6. Running distance & speed
Do you want to run long and slow or short and fast? How many kilometers do you plan to get in each week? And on how many training sessions are these kilometers spread out? If you run more than 60 kilometers a week, you should be wearing two different pairs of shoes.
The more kilometers you run, the more cushioning is useful. For short – and perhaps faster – distances, a light running shoe can be a welcome change for your foot.
7. Timing your fitting
In the evening, your feet are a bit bigger and wider. This is partly due to potentially tired foot muscles after a long day, but also simply because of water retention that occurs during the day.
8. How it feels!
All theory aside, the most important thing is that your sneaker feels good. You’ll get a first impression when you try out running. But you will only know whether it fits properly after 1-2 longer runs.
What if you’ve already found the perfect running shoe that fits you? Then try its successor model or ask in a specialist shop for a similar shoe. Most salespeople know their product selection exactly and can recommend the best running shoe for you.
Anatomy not so much your thing? Ask for tips!
Foot shape, leg axis, core stability, running style and the resulting rolling motion are the most important anatomical parameters to consider when choosing the best running shoes for you. This all still seems a bit abstract to you? Then trust in a running shoe consultation from an expert in a specialist shop.
A running shoe analysis of your old shoes can also be informative. Take them with you when you go shopping.
Do you have knee or back pain that gets worse when you run? Then go see an orthopedist or sports physician to determine the cause before you continue running with other shoes.
Which running shoe is right for me?
Neutral shoe vs. stable shoe
Neutral running shoes are the best choice for straight leg axes and normal feet. Even if your shape deviates from the norm slightly, they may still fit you.

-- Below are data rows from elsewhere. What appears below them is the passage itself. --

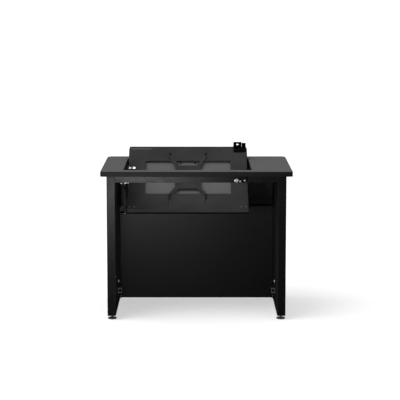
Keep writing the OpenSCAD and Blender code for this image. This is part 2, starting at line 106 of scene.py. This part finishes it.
def noise(mat, scale, detail=2.0, stretch=(1, 1, 1)):
    """Noise fixed to the object, at so many features a metre along each axis."""
    nodes, links = mat.node_tree.nodes, mat.node_tree.links
    coords = nodes.new("ShaderNodeTexCoord")
    mapping = nodes.new("ShaderNodeMapping")
    mapping.inputs["Scale"].default_value = stretch
    tex = nodes.new("ShaderNodeTexNoise")
    tex.inputs["Scale"].default_value = scale
    tex.inputs["Detail"].default_value = detail
    links.new(coords.outputs["Object"], mapping.inputs["Vector"])
    links.new(mapping.outputs["Vector"], tex.inputs["Vector"])
    return tex.outputs["Fac"]


def vary(mat, shader, socket, source, low, high):
    """Lets a number socket run from low to high with a noise."""
    ramp = mat.node_tree.nodes.new("ShaderNodeMapRange")
    ramp.inputs["From Min"].default_value = SHEEN_BAND[0]
    ramp.inputs["From Max"].default_value = SHEEN_BAND[1]
    ramp.inputs["To Min"].default_value = low
    ramp.inputs["To Max"].default_value = high
    mat.node_tree.links.new(source, ramp.inputs["Value"])
    mat.node_tree.links.new(ramp.outputs["Result"], shader.inputs[socket])


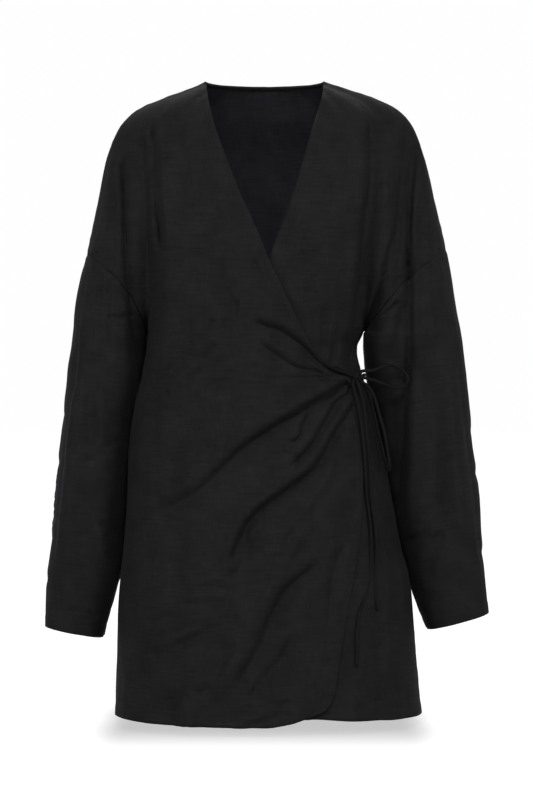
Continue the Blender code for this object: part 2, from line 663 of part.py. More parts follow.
TAIL_LONG = [
    KNOT,
    (0.1126, -0.0735, -0.3968),
    (0.1145, -0.0755, -0.4070),
    (0.1190, -0.0762, -0.4243),
    (0.1243, -0.0770, -0.4563),
    (0.1273, -0.0792, -0.4882),
    (0.1290, -0.0798, -0.5175),
    (0.1301, -0.0812, -0.5416),
    (0.1332, -0.0830, -0.5657),
    (0.1352, -0.0848, -0.5925),
    (0.1350, -0.0899, -0.6191),
    (0.1325, -0.0964, -0.6440),
    (0.1267, -0.1028, -0.6686),
    (0.1200, -0.1086, -0.6870),
    (0.1167, -0.1127, -0.7106),
    (0.1160, -0.1153, -0.7331),
    (0.1159, -0.1174, -0.7544),
]
LEAD_ROW = SHOULDER_ROWS + ARMHOLE_ROWS + 3     # row at whose free edge the front lead is sewn on
SEAM_ROW = SHOULDER_ROWS + ARMHOLE_ROWS + 4     # row at whose side seam the side lead is sewn on


def sewn_point(points, row):
    """A place on the outer face of a panel, at the end of a row, where a tie lies against it."""
    return points[row, -1] + outward(points)[row, -1] * (WALL / 2 + REST_GAP + TIE_WIDTH / 2)


def knot_exit(toward):
    """The first two points of a tie that leaves the knot squarely, towards a point."""
    direction = np.array(toward) - KNOT_PLACE
    direction = direction / np.linalg.norm(direction)
    surface = KNOT_RADII ** 2 * direction / np.linalg.norm(KNOT_RADII * direction)
    start = KNOT_PLACE + surface + direction * REST_GAP
    return [start, start + direction * TIE_WIDTH / 2]


def smooth_route(route, step):
    """Points at even steps along a smooth curve through the points of a route."""
    route = np.array(route)
    ends = np.concatenate([[2 * route[0] - route[1]], route, [2 * route[-1] - route[-2]]])
    dense = []
    for a, b, c, d in zip(ends, ends[1:], ends[2:], ends[3:]):
        for t in np.linspace(0, 1, CURVE_STEPS, endpoint=False):
            curve = 2 * b + (c - a) * t + (2 * a - 5 * b + 4 * c - d) * t ** 2 + (3 * b - a - 3 * c + d) * t ** 3
            dense.append(curve / 2)
    dense = np.array(dense + [route[-1]])
    length = np.concatenate([[0], np.cumsum(np.linalg.norm(np.diff(dense, axis=0), axis=1))])
    count = max(2, round(length[-1] / step) + 1)
    place = np.linspace(0, length[-1], count)
    return np.stack([np.interp(place, length, dense[:, axis]) for axis in range(3)], axis=1)


def tie(name, route):
    """A narrow tie along a route, squared off at the knot."""
    head = knot_exit(route[1]) if route[0] is KNOT else []
    tail = knot_exit(route[-2])[::-1] if route[-1] is KNOT else []
    free = [point for point in route if point is not KNOT]
    middle = smooth_route(head[1:] + free + tail[:1], CORD_STEP)
    points = head[:1] + list(middle) + tail[1:]
    curve = bpy.data.curves.new(name, "CURVE")
    curve.dimensions = "3D"
    curve.bevel_depth = TIE_WIDTH / 2
    curve.bevel_resolution = 2
    curve.use_fill_caps = True
    spline = curve.splines.new("POLY")
    spline.points.add(len(points) - 1)
    for point, place in zip(spline.points, points):
        point.co = (*place, 1)
    curve.materials.append(cloth_material(name + "_cloth"))
    dress.objects.link(bpy.data.objects.new(name, curve))


def tie_knot():
    mesh = bpy.data.meshes.new("tie_knot")
    bm = bmesh.new()
    bmesh.ops.create_uvsphere(bm, u_segments=14, v_segments=10, radius=1)
    for vert in bm.verts:
        vert.co = [centre + radius * value for centre, radius, value in zip(KNOT_PLACE, KNOT_RADII, vert.co)]
    bm.to_mesh(mesh)
    bm.free()
    mesh.shade_smooth()
    mesh.materials.append(cloth_material("tie_knot_cloth"))
    dress.objects.link(bpy.data.objects.new("tie_knot", mesh))


for old in list(bpy.data.objects):
    bpy.data.objects.remove(old)
dress = bpy.data.collections.new("wrap_dress")
bpy.context.scene.collection.children.link(dress)

right_front()
left_front()
back()
sleeve(RIGHT)
sleeve(LEFT)
back_neck_binding()
tie_knot()
tie("tie_lead_front", [sewn_point(top_points(), LEAD_ROW)] + LEAD_FRONT)
tie("tie_lead_side", [sewn_point(under_points(), SEAM_ROW)] + LEAD_SIDE)
tie("tie_loop_short", LOOP_SHORT)
tie("tie_loop_long", LOOP_LONG)
tie("tie_tail_short", TAIL_SHORT)
tie("tie_tail_long", TAIL_LONG)
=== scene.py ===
"""Looks of the wrap dress: fine cloth shells with folds placed one by one, the tied bow, camera and light.

Frame: metres, +Z up, the front faces -Y and +X is the wearer's left. The origin lies midway between
the two neck points. Heights are given as drops: distances below the neck points.
"""

import math
from collections import namedtuple

import bpy
import numpy as np
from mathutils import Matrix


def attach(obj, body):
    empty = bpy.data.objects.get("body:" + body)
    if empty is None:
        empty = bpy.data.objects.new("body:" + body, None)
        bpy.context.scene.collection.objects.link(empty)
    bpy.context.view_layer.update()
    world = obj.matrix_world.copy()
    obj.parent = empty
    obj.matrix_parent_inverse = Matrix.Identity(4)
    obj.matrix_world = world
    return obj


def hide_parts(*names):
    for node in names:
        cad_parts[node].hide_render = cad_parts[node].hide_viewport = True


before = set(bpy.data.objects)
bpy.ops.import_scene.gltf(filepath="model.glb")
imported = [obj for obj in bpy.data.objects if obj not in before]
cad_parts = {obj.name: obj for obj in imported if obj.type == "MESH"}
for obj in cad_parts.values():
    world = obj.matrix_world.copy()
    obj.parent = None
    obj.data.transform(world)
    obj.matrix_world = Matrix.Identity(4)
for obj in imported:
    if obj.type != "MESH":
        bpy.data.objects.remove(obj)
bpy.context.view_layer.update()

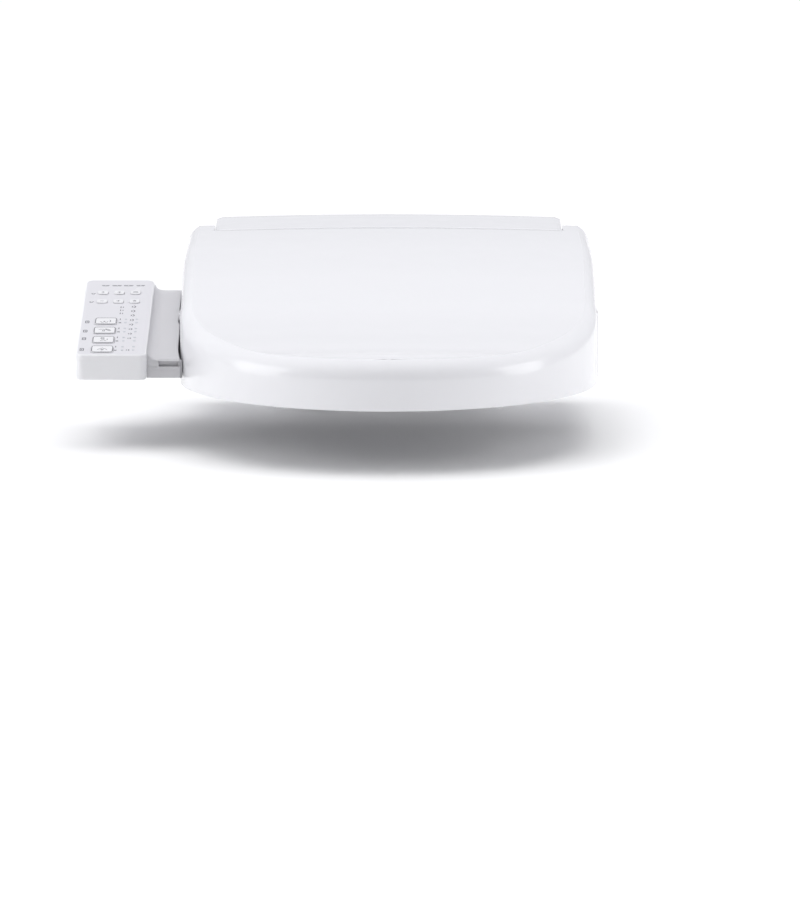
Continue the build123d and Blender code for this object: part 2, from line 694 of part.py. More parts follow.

Overall, supportive running shoes offer stability, which is especially helpful if you roll your foot in (pronation) or out (supination). The downside of this support is its lack of flexibility: If you tend to roll your foot only slightly irregularly, that stability may be too strong.
Using orthopedic insoles in a neutral shoe is therefore typically better. Make sure you take the insoles with you when buying shoes.
On the other hand, there is still the question of the cause of your irregular movement. An untrained foot musculature is often the reason for a slight flat foot. The support also relieves some of the workload. In this case, you can help with targeted training of the foot muscles and you may be better advised to wear a neutral shoe.
Our tip: Do a treadmill analysis in a specialist shop. Most of the time, your gait behavior is taken into account when doing this. Some running shops as well as physiotherapists and sports physicians offer a more comprehensive analysis of your running style.
There you can find out whether the cause is perhaps muscular imbalances in your upper body, backside, or legs. You’ll also be given exercise recommendations that you can use to work on running healthier in the long term.
Especially if you are planning to run often or have back or knee pain, it’s better than buying simple running shoes.
Barefoot shoe vs. cushioning
Barefoot shoes are very trendy. Barefoot shoe fans swear that they allow a return to natural and healthy movement. And rightly so: After all, people were not born wearing shoes.
But: if you have been wearing shoes since your early childhood, your foot muscles are no longer used to running barefoot. Cushioned shoes are best for shock absorption and take some of the work off your muscles, while barefoot shoes make your feet do it all by themselves.
Sounds like good exercise? It is. But we recommend that you wear barefoot shoes for a short walk or regularly in the office first, to give your feet time to get used to the new strain. If you start running with barefoot shoes immediately, you run the risk of overuse injuries or even fatigue fractures.
Once they get used to that feel in everyday life, you can gradually start to run a few 100 meters in your barefoot shoes. And even if it feels great, give your feet time and opt for cushioned running shoes on occasion.
Training shoe vs. racing shoe
Training shoes offer more comfort and are designed for longer distances than competition shoes. Your foot benefits from more cushioning and support. If you like the lightness and minimalism of competition shoes, there are also lightweight options among the training shoes.
Competition shoes are minimalist, light, and breathable. They do without heavy materials and lots of cushioning. Having direct contact with the ground ensures optimal power, but is also more challenging for the foot.
Such light running shoes are especially for experienced runners with well-trained foot muscles. They are ideal for short, fast training sessions.
And by the way, if you just want to run a half marathon or a race just for fun, you can also do so in your normal favorite running shoe.
Find the perfect running shoe: Online vs. In-store Shopping
You see, finding the right running shoes is a complex issue. If you are new to the sport and are not 100% familiar with the characteristics of your feet and your running style, we definitely recommend a visit to a specialist shop.
The salespeople are usually well trained, know the fit of each model, and can suggest a few manufacturers and shoes that might be right for you. In a good store, your foot shape, leg axis, weight, and other factors are also taken into account. Make sure that the seller takes the time to do this.
Take your old running shoes and fresh socks with you, ask yourself beforehand what you’re looking for, and preferably, go shopping towards the end of the day.
Buying running shoes online at a lower price is very tempting, but you should only do this if you already know which running shoes you are particularly comfortable with.
Use them as a guide and order a few different shoes, preferably in two sizes. Even follow-up models of your favorite shoes do not always turn out the same. Test run all shoes, ideally indoors, so that you can return them.
Check all the technical criteria for the right running shoe that you have learned here and listen to your gut feeling: you should feel super comfortable from the very first step.
- Determine the right running shoe for you by considering both your individual anatomical features and the purpose of the shoe.
- Running style, speed, and distance will determine what will be the perfect shoe for you.
- Running shoes should fit comfortably and as a rule of thumb be one size larger than your normal shoe size.
- If you are new to running, ask for guidance in a specialist shop.
- If you have orthopedic problems or pain, ask your orthopedist or sports physician for advice.